__TASK BRIEF__:
Make an exact copy of all the data.

__INPUT FOR THIS TASK__:
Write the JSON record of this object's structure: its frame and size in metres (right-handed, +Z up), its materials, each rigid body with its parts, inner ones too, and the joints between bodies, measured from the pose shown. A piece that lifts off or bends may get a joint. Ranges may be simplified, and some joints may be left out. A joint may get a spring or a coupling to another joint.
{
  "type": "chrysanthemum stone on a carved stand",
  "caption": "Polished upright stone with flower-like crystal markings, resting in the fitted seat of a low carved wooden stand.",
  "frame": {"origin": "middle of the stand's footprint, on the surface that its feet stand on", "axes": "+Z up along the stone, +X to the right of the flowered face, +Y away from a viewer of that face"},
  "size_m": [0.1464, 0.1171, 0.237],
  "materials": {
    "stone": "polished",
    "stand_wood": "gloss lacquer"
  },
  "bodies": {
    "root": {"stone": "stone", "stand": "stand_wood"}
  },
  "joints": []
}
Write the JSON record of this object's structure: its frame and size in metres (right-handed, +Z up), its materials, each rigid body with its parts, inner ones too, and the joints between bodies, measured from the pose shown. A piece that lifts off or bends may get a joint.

__WORKED SOLUTION__:
Write the JSON record of this object's structure: its frame and size in metres (right-handed, +Z up), its materials, each rigid body with its parts, inner ones too, and the joints between bodies, measured from the pose shown. A piece that lifts off or bends may get a joint. Ranges may be simplified, and some joints may be left out. A joint may get a spring or a coupling to another joint.
{
  "type": "chrysanthemum stone on a carved stand",
  "caption": "Polished upright stone with flower-like crystal markings, resting in the fitted seat of a low carved wooden stand.",
  "frame": {"origin": "middle of the stand's footprint, on the surface that its feet stand on", "axes": "+Z up along the stone, +X to the right of the flowered face, +Y away from a viewer of that face"},
  "size_m": [0.1464, 0.1171, 0.237],
  "materials": {
    "stone": "polished",
    "stand_wood": "gloss lacquer"
  },
  "bodies": {
    "root": {"stone": "stone", "stand": "stand_wood"}
  },
  "joints": []
}
Write the JSON record of this object's structure: its frame and size in metres (right-handed, +Z up), its materials, each rigid body with its parts, inner ones too, and the joints between bodies, measured from the pose shown. A piece that lifts off or bends may get a joint.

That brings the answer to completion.